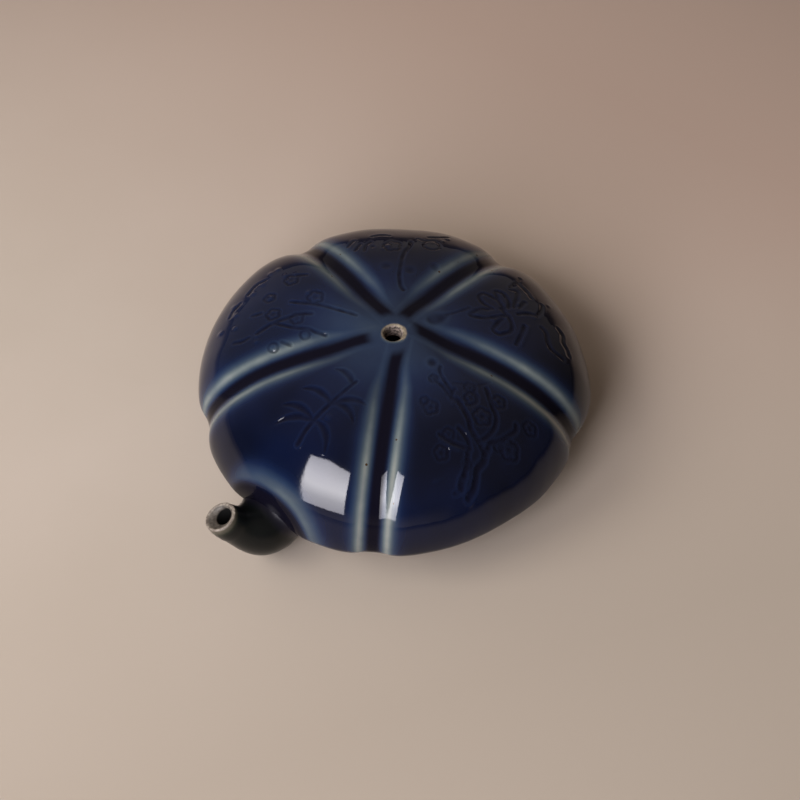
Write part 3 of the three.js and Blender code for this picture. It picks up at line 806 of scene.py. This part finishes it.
def thin_glaze_and_reflection(skin, edge):
    """Where the glaze runs thin, off the grooves' edges, the crown, the hollow's rim and carved lines, with
    painted reflection below the rim and over one lobe, and painted glints on raised marks.
    """
    beside = beside_grooves(skin.radius, skin.azimuth)
    crest = mix(PALE_ASIDE_AT_CROWN, PALE_ASIDE, smooth((skin.radius - 10) / 8))
    off = np.abs(beside) - crest
    paleness = np.array(GROOVE_PALENESS)[:, :, None]
    paleness = np.where(beside < 0, paleness[:, 0], paleness[:, 1])
    outer_side = 0.5 ** (np.abs(off) / PALE_BREADTH) ** PALE_SQUARENESS
    band = np.where(off < 0, bell(off / PALE_BREADTH), outer_side) * paleness
    strength = mix(PALENESS_AT_CROWN, PALENESS, smooth((skin.radius - 8) / 22))
    strength = strength + PALENESS_ADDED_OUTSIDE * smooth((skin.radius - 26) / 16)
    crown = CROWN_PALENESS * (1 - smooth((skin.radius - 5) / 26))
    azimuth = skin.azimuth % 360
    # painted reflection as well as thin glaze: the rim's paleness spreads wide below the window's highlight,
    # in place of the mirrored floor
    from_rim = away_from_hollow(skin.x, skin.y, skin.height) - HOLLOW_RIM
    rim = bell(np.where(from_rim < 0, from_rim, from_rim / 2.7))
    rim = rim * mix(*RIM_PALENESS_AND_REFLECTION, smooth((azimuth - 260) / 22)) * smooth((azimuth - 255) / 8)
    # painted reflection: one lobe a little paler, where the wall behind on the left is mirrored
    wall_reflection = PAINTED_WALL_REFLECTION * bell((azimuth - REFLECTING_LOBE_AZIMUTH) / 26)
    return np.maximum(np.maximum(band.max(axis=0) * strength, crown), rim) + MARK_PALENESS_AND_GLINT * edge + wall_reflection


def glaze_pools(skin, depth):
    """Where the glaze lies thick: along the grooves' floors, in the hollow and in carved lines."""
    beside = np.abs(beside_grooves(skin.radius, skin.azimuth)).min(axis=0)
    floors = (1 - smooth((beside - 0.8) / 1.6)) * smooth((skin.radius - 4.5) / 3)
    hollow = 1 - smooth((away_from_hollow(skin.x, skin.y, skin.height) - HOLLOW_RIM + 2.8) / 2.0)
    return np.clip(np.maximum(np.maximum(floors, hollow), depth / 0.3), 0, 1)


def hole_ring(radius, azimuth):
    """How bare the clay is round the air hole, and how thin the glaze runs out there."""
    toward = np.radians(azimuth)
    edge = BARE_RING + 0.25 * np.cos(2 * toward - 1.5) + 0.22 * np.cos(toward - 1.1)
    edge = edge + 0.08 * np.sin(3 * toward + 0.6)
    bare = smooth((edge - radius) / 0.3 + 0.5)
    halo = (0.3 + 0.4 * np.clip(np.cos(toward + 0.8), 0, 1)) * bell((radius - edge) / 0.7)
    return bare, halo


def painted(skin, depth, edge):
    bare, halo = hole_ring(skin.radius, skin.azimuth)
    # the thin share also holds painted reflection and painted glints
    thin = np.maximum(thin_glaze_and_reflection(skin, edge), halo)
    return {"thin": thin, "pool": glaze_pools(skin, depth), "bare": bare}


def inside(count):
    """Attributes of the unglazed chamber's side of a wall."""
    return {"thin": np.zeros(count), "pool": np.zeros(count), "bare": np.ones(count)}


def stacked(parts):
    return {key: np.concatenate([part[key] for part in parts]) for key in parts[0]}


def upper_half(material):
    """The upper moulded half: crown and shoulders, from the joint to the air hole, and its inside."""
    hole_edge = AIR_HOLE_RADIUS + AIR_HOLE_ROUNDING
    hole_share = float(np.interp(-hole_edge, -crown_outline(FINE)[0], FINE))
    outline = crown_outline(even_shares(crown_outline, 0, hole_share))
    counts = column_counts(outline[0])
    skin = laid_out(outline, counts)
    depth, edge = carve(skin, DESIGNS)
    points = [pressed(skin, depth - MARK_LIP * edge + waviness(skin.x, skin.y, skin.height))]
    paint = [painted(skin, depth, edge)]

    skin_end = counts[-1]
    rim_points = points[0][-skin_end:]
    centre = np.array([*AIR_HOLE_PLACE, 0])
    outward = (rim_points - centre) * np.array([1, 1, 0]) / hole_edge
    rows = []
    for turn in np.radians(np.arange(15, 91, 15)):
        inward = AIR_HOLE_ROUNDING * math.sin(turn)
        drop = AIR_HOLE_ROUNDING * (1 - math.cos(turn))
        rows.append(rim_points - outward * inward - np.array([0, 0, drop]))
    rounded = rows[-1]
    for drop in (0.7, 1.4, WALL - AIR_HOLE_ROUNDING + AIR_HOLE_BURR):
        rows.append(rounded - np.array([0, 0, drop]))
    points += rows
    counts += [counts[-1]] * len(rows)
    for k in range(len(rows)):
        reach = hole_edge - AIR_HOLE_ROUNDING * math.sin(math.radians(min(15 * (k + 1), 90)))
        bare, halo = hole_ring(np.full(counts[-1], reach), skin.azimuth[-skin_end:])
        paint.append({"thin": halo, "pool": np.full(counts[-1], float(k > 2)), "bare": bare})

    inner_t = np.linspace(hole_share - 0.01, 0, 40)
    inner = laid_out(crown_outline(inner_t, WALL, INNER_TURN), [INNER_COLUMNS] * len(inner_t))
    points.append(pressed(inner, depth=GROOVE_DEPTH_INSIDE))
    middle = single_row(BODY_RADIUS - WALL / 2, WIDEST_HEIGHT)
    points.append(pressed(middle))
    counts += [INNER_COLUMNS] * len(inner_t) + [2 * INNER_COLUMNS]
    paint.append(inside(INNER_COLUMNS * (len(inner_t) + 2)))

    faces = skin_faces(counts, True)
    piece = make_piece("upper_half", np.concatenate(points), faces, stacked(paint), material)
    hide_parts("upper_shell")


def lower_half(material):
    """The lower moulded half: the belly between the base slab and the joint, and its inside."""
    outline = belly_outline(even_shares(belly_outline, belly_share_at(BASE_THICKNESS), 1))
    counts = [COLUMNS] * len(outline[0])
    skin = laid_out(outline, counts)
    depth, edge = carve(skin, DESIGNS)
    points = [pressed(skin, depth + waviness(skin.x, skin.y, skin.height))]
    paint = [painted(skin, depth, edge)]

    middle = single_row(BODY_RADIUS - WALL / 2, WIDEST_HEIGHT)
    inner_t = np.linspace(0, 1, 16)
    inner = laid_out(inner_belly_outline(inner_t), [INNER_COLUMNS] * len(inner_t))
    land = single_row(outline[0][0] - FOOT_LAND / 2, BASE_THICKNESS)
    points += [pressed(middle), pressed(inner, depth=GROOVE_DEPTH_INSIDE), pressed(land)]
    counts += [2 * INNER_COLUMNS] + [INNER_COLUMNS] * len(inner_t) + [2 * INNER_COLUMNS]
    paint.append(inside(INNER_COLUMNS * (len(inner_t) + 4)))

    faces = skin_faces(counts, True)
    piece = make_piece("lower_half", np.concatenate(points), faces, stacked(paint), material)
    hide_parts("lower_shell")


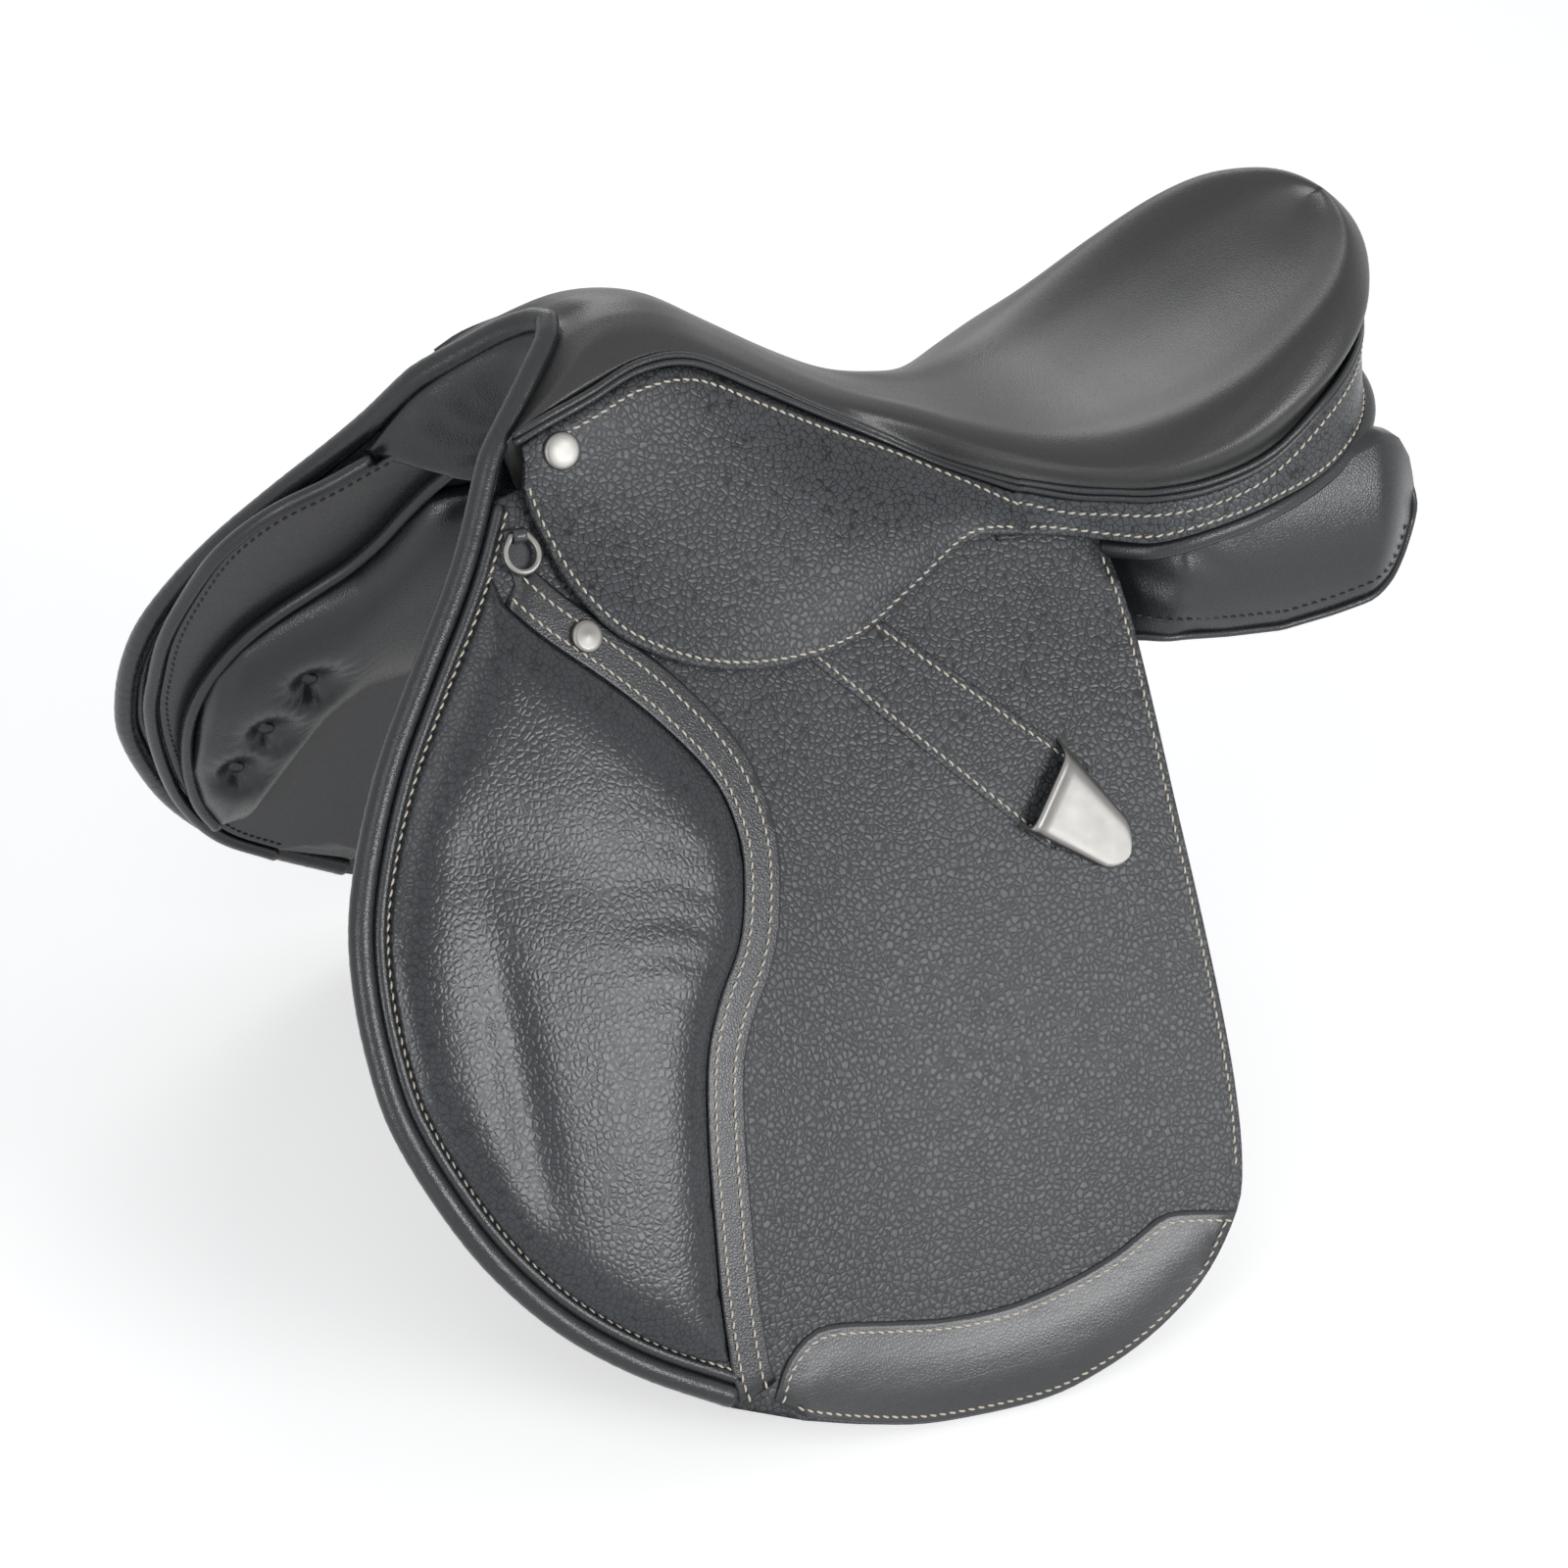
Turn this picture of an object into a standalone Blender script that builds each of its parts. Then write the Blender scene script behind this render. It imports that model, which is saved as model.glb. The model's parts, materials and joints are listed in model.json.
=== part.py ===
"""An English jumping saddle for a pony: tree, seat, panels, flaps, skirts, girth straps and metal fittings.

Lengths are in millimetres. +X runs to the rear, the near (left) side is -Y, and +Z is up.
Heights in the outlines are measured up from the level of the flaps' hems. The origin lies REST_HEIGHT above
that level, on the saddle's middle plane, where the channel sits over the animal's spine.
Side pieces are drawn once with y as a distance from the middle plane, and made for both sides.
"""

import math

import bmesh
import bpy
import numpy as np
from mathutils import Vector
from mathutils.geometry import delaunay_2d_cdt

MM = 0.001
REST_HEIGHT = 300.0
SIDES = {"near": -1.0, "off": 1.0}
MIRRORED = np.array([1.0, -1.0, 1.0])

# The side surface: half widths of the saddle over the outer face of its flaps at three heights.
SPREAD_AT_HEM = 254.0
SPREAD_AT_200 = 163.0
SPREAD_AT_400 = 41.0
WAIST_INSET_TOP = 25.0
WAIST_INSET_HEM = 10.0
WAIST_STARTS_X = -200.0
WAIST_FULL_X = -30.0

# Leather and layers, measured outwards from the flap's outer face.
FLAP_THICKNESS = 4.0
PATCH_THICKNESS = 2.0
SEAM_BAND_THICKNESS = 2.4
KNEE_PAD_CROWN = 9.0
KNEE_PAD_FROM_EDGE = 12.5
KNEE_PAD_HEIGHTS = (40.0, 345.0)
ROLL_END_GAP = 1.2
LAYER_GAP = 0.7
BILLET_THICKNESS = 3.5
BILLET_WIDTH = 25.0
BILLET_LENGTH = 235.0
BILLET_HOLE_RADIUS = 2.0
BILLET_HOLE_PITCH = 20.0
BILLET_HOLES = 8
WEB_THICKNESS = 1.0
FLAP_TO_BILLET = 2.0
BILLET_TO_SWEAT_FLAP = 3.5
SWEAT_FLAP_THICKNESS = 3.0
SKIRT_THICKNESS = 3.0
SEAT_LEATHER = 2.5
TREE_THICKNESS = 7.0
FOAM_UNDER_LEATHER = 1.8
FOAM_SIDE_GAP = 3.0
FOAM_LEAST = 3.0
FOAM_OVER_TREE = 2.5
GULLET_PLATE_THICKNESS = 3.0
GULLET_SCREW_RADIUS = 4.5
GULLET_SCREW_HEAD = 2.5
ROLL_RADIUS = 4.5
SWEAT_ROLL_RADIUS = 3.5
WELT_RADIUS = 1.8

# Metal fittings.
WELT_ROOM = 2.0 * WELT_RADIUS + 2.6
NAIL_HEAD_RADIUS = 8.5
NAIL_HEAD_HEIGHT = 2.2
STUD_RADIUS = 7.5
STUD_HEIGHT = 3.0
KEEPER_MOUTH_WIDTH = 40.0
KEEPER_LENGTH = 48.0
KEEPER_TIP_RADIUS = 12.0
KEEPER_MOUTH_HEIGHT = 11.5
KEEPER_TIP_HEIGHT = 5.0
KEEPER_METAL = 1.5
DEE_WIRE_RADIUS = 1.5
DEE_WIDTH = 15.0
DEE_DROP = 16.0
DEE_TAB_WALL = 1.4
BAR_LENGTH = 68.0
BAR_ROD_HEIGHT = 8.0
BAR_ROD_THICKNESS = 5.0
BAR_GAP = 7.0
BAR_PLATE_THICKNESS = 4.0
BAR_FRONT_X = -106.0
BAR_UNDER_FOLD = 23.0
BAR_OFF_TREE = 2.1
BAR_ARM = 9.0
CATCH_END_GAP = 0.8
BILLET_PIVOT_DROP = 8.0
CATCH_LENGTH = 12.0
FIT_GAP = 0.4

# The fold line on which a flap and its skirt lift: it lies in the skirt's outer face.
FOLD_FRONT = np.array([-184.0, 55.0, 390.0])
FOLD_REAR = np.array([58.0, 62.0, 338.0])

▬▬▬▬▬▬

## Aim of the exercise
Exact duplication is required for the lines above, from the line that contains "Turn this picture" to the line that contains "import math", inclusive; omit all others.

## Exercise output
Turn this picture of an object into a standalone Blender script that builds each of its parts. Then write the Blender scene script behind this render. It imports that model, which is saved as model.glb. The model's parts, materials and joints are listed in model.json.
=== part.py ===
"""An English jumping saddle for a pony: tree, seat, panels, flaps, skirts, girth straps and metal fittings.

Lengths are in millimetres. +X runs to the rear, the near (left) side is -Y, and +Z is up.
Heights in the outlines are measured up from the level of the flaps' hems. The origin lies REST_HEIGHT above
that level, on the saddle's middle plane, where the channel sits over the animal's spine.
Side pieces are drawn once with y as a distance from the middle plane, and made for both sides.
"""

import math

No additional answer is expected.